■ Task goal
Output all of the entries below precisely as written.

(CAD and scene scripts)
## Begin
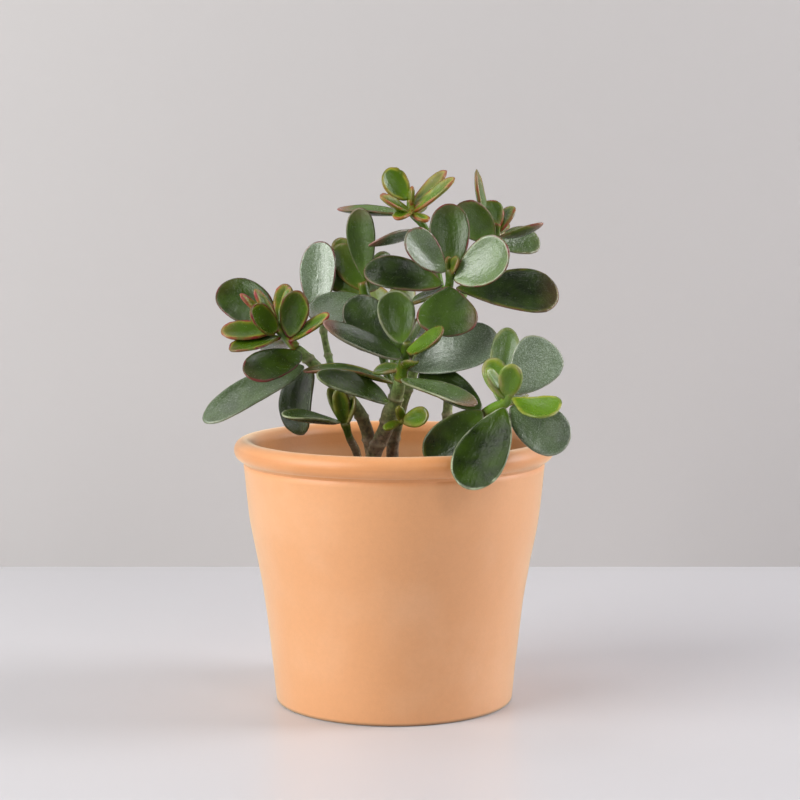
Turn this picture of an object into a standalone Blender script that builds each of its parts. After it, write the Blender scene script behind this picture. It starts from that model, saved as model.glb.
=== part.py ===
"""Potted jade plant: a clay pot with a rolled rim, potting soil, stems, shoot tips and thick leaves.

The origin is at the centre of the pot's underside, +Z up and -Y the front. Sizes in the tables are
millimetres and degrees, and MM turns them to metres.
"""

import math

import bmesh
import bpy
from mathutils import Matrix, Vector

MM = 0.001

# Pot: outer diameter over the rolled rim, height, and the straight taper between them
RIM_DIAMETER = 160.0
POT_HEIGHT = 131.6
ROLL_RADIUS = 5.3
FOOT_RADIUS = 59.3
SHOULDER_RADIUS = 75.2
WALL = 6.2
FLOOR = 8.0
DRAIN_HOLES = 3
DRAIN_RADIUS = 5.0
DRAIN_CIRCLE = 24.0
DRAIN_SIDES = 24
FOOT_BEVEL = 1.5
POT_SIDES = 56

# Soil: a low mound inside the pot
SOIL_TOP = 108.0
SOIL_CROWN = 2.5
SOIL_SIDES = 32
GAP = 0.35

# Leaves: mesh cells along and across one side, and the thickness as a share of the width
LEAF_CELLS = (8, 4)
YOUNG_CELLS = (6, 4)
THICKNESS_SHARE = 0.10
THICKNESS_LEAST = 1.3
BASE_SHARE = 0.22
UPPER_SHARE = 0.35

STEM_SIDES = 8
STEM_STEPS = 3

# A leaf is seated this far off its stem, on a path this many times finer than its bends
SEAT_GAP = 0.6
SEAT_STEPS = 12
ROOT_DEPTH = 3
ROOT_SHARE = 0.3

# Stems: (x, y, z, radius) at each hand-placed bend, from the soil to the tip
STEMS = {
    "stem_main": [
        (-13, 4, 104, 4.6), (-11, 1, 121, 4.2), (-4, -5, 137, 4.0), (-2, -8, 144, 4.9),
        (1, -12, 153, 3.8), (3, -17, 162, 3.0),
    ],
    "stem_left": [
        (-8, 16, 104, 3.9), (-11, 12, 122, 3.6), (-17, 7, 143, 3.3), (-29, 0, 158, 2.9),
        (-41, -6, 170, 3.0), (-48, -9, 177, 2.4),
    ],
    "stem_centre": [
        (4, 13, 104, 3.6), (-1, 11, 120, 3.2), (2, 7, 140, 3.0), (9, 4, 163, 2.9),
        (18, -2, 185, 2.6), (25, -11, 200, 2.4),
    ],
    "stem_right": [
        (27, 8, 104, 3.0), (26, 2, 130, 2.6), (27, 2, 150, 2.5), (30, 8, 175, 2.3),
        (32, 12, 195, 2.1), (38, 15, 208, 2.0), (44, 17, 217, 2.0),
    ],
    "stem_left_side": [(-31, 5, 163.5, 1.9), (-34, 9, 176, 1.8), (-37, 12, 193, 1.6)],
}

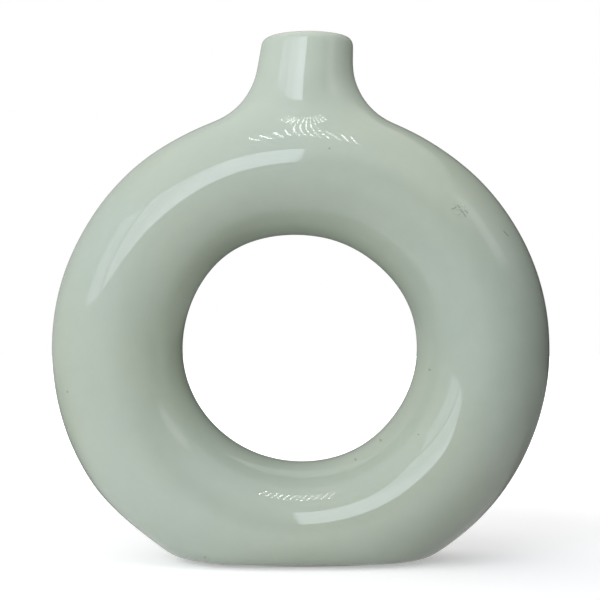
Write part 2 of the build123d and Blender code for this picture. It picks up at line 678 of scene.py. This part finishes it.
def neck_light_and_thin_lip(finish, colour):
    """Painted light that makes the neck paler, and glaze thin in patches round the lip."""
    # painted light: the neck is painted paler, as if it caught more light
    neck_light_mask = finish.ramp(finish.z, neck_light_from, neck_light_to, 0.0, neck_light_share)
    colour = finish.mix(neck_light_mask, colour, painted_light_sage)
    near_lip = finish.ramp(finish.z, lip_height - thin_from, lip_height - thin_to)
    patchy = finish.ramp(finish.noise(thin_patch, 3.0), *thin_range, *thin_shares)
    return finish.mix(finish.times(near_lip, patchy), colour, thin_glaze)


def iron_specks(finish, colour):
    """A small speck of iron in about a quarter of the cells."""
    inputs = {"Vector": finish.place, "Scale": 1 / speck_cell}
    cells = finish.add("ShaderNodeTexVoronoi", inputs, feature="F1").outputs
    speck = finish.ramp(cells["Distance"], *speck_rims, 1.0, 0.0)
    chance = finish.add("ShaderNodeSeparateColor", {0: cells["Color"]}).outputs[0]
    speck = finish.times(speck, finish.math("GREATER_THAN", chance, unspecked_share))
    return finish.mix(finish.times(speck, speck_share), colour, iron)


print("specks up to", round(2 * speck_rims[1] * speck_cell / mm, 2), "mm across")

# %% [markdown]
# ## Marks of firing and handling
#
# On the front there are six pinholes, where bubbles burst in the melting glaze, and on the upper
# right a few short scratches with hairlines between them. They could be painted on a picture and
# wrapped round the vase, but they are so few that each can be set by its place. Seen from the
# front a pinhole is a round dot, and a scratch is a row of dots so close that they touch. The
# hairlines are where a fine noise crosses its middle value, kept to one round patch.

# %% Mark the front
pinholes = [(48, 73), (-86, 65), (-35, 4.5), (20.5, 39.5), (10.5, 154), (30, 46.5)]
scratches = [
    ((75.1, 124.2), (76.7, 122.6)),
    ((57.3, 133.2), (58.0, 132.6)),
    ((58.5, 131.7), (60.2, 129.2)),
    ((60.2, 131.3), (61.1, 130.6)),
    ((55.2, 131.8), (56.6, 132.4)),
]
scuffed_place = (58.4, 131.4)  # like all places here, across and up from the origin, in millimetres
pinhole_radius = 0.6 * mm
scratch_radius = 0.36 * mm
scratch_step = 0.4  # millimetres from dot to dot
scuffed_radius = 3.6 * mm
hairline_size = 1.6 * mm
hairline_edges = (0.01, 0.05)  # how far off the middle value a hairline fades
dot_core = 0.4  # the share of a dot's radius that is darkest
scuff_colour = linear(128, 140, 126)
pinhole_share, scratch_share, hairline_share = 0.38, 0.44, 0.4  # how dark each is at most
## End
■ Right answer
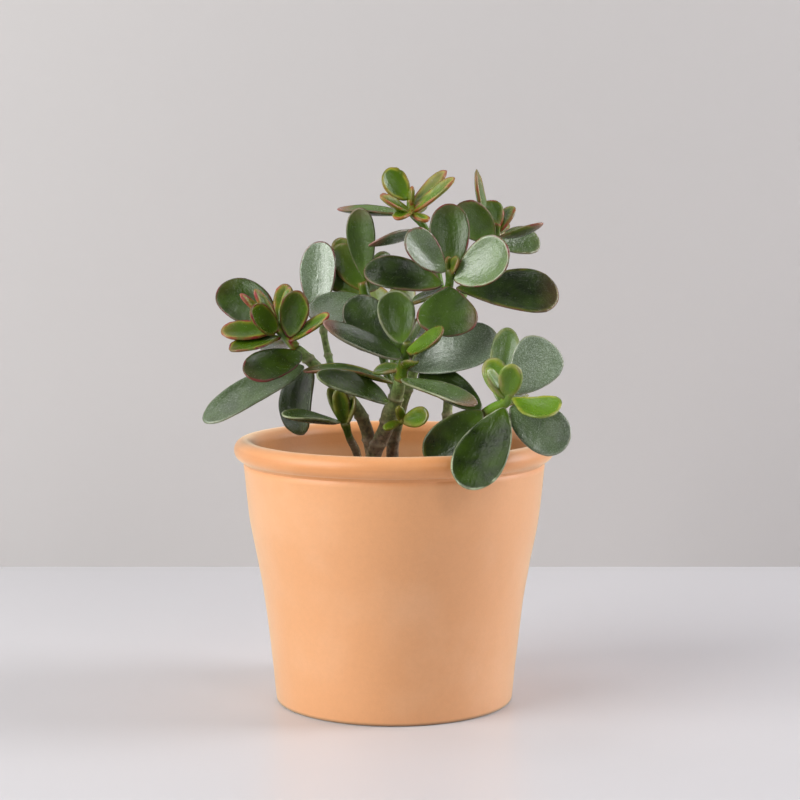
Turn this picture of an object into a standalone Blender script that builds each of its parts. After it, write the Blender scene script behind this picture. It starts from that model, saved as model.glb.
=== part.py ===
"""Potted jade plant: a clay pot with a rolled rim, potting soil, stems, shoot tips and thick leaves.

The origin is at the centre of the pot's underside, +Z up and -Y the front. Sizes in the tables are
millimetres and degrees, and MM turns them to metres.
"""

import math

import bmesh
import bpy
from mathutils import Matrix, Vector

MM = 0.001

# Pot: outer diameter over the rolled rim, height, and the straight taper between them
RIM_DIAMETER = 160.0
POT_HEIGHT = 131.6
ROLL_RADIUS = 5.3
FOOT_RADIUS = 59.3
SHOULDER_RADIUS = 75.2
WALL = 6.2
FLOOR = 8.0
DRAIN_HOLES = 3
DRAIN_RADIUS = 5.0
DRAIN_CIRCLE = 24.0
DRAIN_SIDES = 24
FOOT_BEVEL = 1.5
POT_SIDES = 56

# Soil: a low mound inside the pot
SOIL_TOP = 108.0
SOIL_CROWN = 2.5
SOIL_SIDES = 32
GAP = 0.35

# Leaves: mesh cells along and across one side, and the thickness as a share of the width
LEAF_CELLS = (8, 4)
YOUNG_CELLS = (6, 4)
THICKNESS_SHARE = 0.10
THICKNESS_LEAST = 1.3
BASE_SHARE = 0.22
UPPER_SHARE = 0.35

STEM_SIDES = 8
STEM_STEPS = 3

# A leaf is seated this far off its stem, on a path this many times finer than its bends
SEAT_GAP = 0.6
SEAT_STEPS = 12
ROOT_DEPTH = 3
ROOT_SHARE = 0.3

# Stems: (x, y, z, radius) at each hand-placed bend, from the soil to the tip
STEMS = {
    "stem_main": [
        (-13, 4, 104, 4.6), (-11, 1, 121, 4.2), (-4, -5, 137, 4.0), (-2, -8, 144, 4.9),
        (1, -12, 153, 3.8), (3, -17, 162, 3.0),
    ],
    "stem_left": [
        (-8, 16, 104, 3.9), (-11, 12, 122, 3.6), (-17, 7, 143, 3.3), (-29, 0, 158, 2.9),
        (-41, -6, 170, 3.0), (-48, -9, 177, 2.4),
    ],
    "stem_centre": [
        (4, 13, 104, 3.6), (-1, 11, 120, 3.2), (2, 7, 140, 3.0), (9, 4, 163, 2.9),
        (18, -2, 185, 2.6), (25, -11, 200, 2.4),
    ],
    "stem_right": [
        (27, 8, 104, 3.0), (26, 2, 130, 2.6), (27, 2, 150, 2.5), (30, 8, 175, 2.3),
        (32, 12, 195, 2.1), (38, 15, 208, 2.0), (44, 17, 217, 2.0),
    ],
    "stem_left_side": [(-31, 5, 163.5, 1.9), (-34, 9, 176, 1.8), (-37, 12, 193, 1.6)],
}

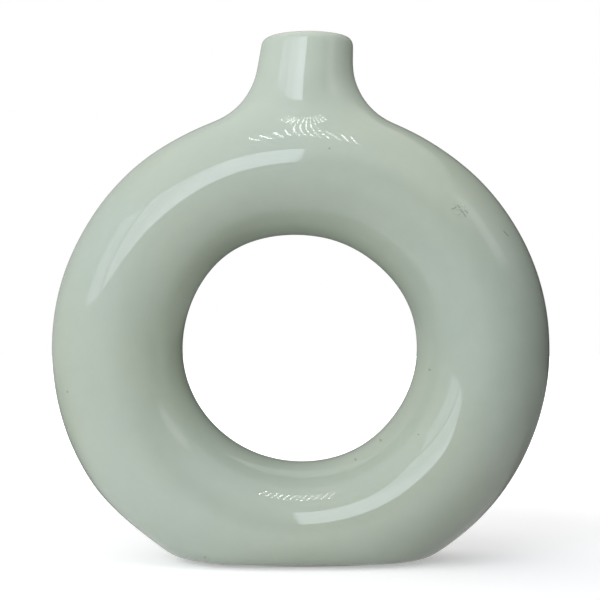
Write part 2 of the build123d and Blender code for this picture. It picks up at line 678 of scene.py. This part finishes it.
def neck_light_and_thin_lip(finish, colour):
    """Painted light that makes the neck paler, and glaze thin in patches round the lip."""
    # painted light: the neck is painted paler, as if it caught more light
    neck_light_mask = finish.ramp(finish.z, neck_light_from, neck_light_to, 0.0, neck_light_share)
    colour = finish.mix(neck_light_mask, colour, painted_light_sage)
    near_lip = finish.ramp(finish.z, lip_height - thin_from, lip_height - thin_to)
    patchy = finish.ramp(finish.noise(thin_patch, 3.0), *thin_range, *thin_shares)
    return finish.mix(finish.times(near_lip, patchy), colour, thin_glaze)


def iron_specks(finish, colour):
    """A small speck of iron in about a quarter of the cells."""
    inputs = {"Vector": finish.place, "Scale": 1 / speck_cell}
    cells = finish.add("ShaderNodeTexVoronoi", inputs, feature="F1").outputs
    speck = finish.ramp(cells["Distance"], *speck_rims, 1.0, 0.0)
    chance = finish.add("ShaderNodeSeparateColor", {0: cells["Color"]}).outputs[0]
    speck = finish.times(speck, finish.math("GREATER_THAN", chance, unspecked_share))
    return finish.mix(finish.times(speck, speck_share), colour, iron)


print("specks up to", round(2 * speck_rims[1] * speck_cell / mm, 2), "mm across")

# %% [markdown]
# ## Marks of firing and handling
#
# On the front there are six pinholes, where bubbles burst in the melting glaze, and on the upper
# right a few short scratches with hairlines between them. They could be painted on a picture and
# wrapped round the vase, but they are so few that each can be set by its place. Seen from the
# front a pinhole is a round dot, and a scratch is a row of dots so close that they touch. The
# hairlines are where a fine noise crosses its middle value, kept to one round patch.

# %% Mark the front
pinholes = [(48, 73), (-86, 65), (-35, 4.5), (20.5, 39.5), (10.5, 154), (30, 46.5)]
scratches = [
    ((75.1, 124.2), (76.7, 122.6)),
    ((57.3, 133.2), (58.0, 132.6)),
    ((58.5, 131.7), (60.2, 129.2)),
    ((60.2, 131.3), (61.1, 130.6)),
    ((55.2, 131.8), (56.6, 132.4)),
]
scuffed_place = (58.4, 131.4)  # like all places here, across and up from the origin, in millimetres
pinhole_radius = 0.6 * mm
scratch_radius = 0.36 * mm
scratch_step = 0.4  # millimetres from dot to dot
scuffed_radius = 3.6 * mm
hairline_size = 1.6 * mm
hairline_edges = (0.01, 0.05)  # how far off the middle value a hairline fades
dot_core = 0.4  # the share of a dot's radius that is darkest
scuff_colour = linear(128, 140, 126)
pinhole_share, scratch_share, hairline_share = 0.38, 0.44, 0.4  # how dark each is at most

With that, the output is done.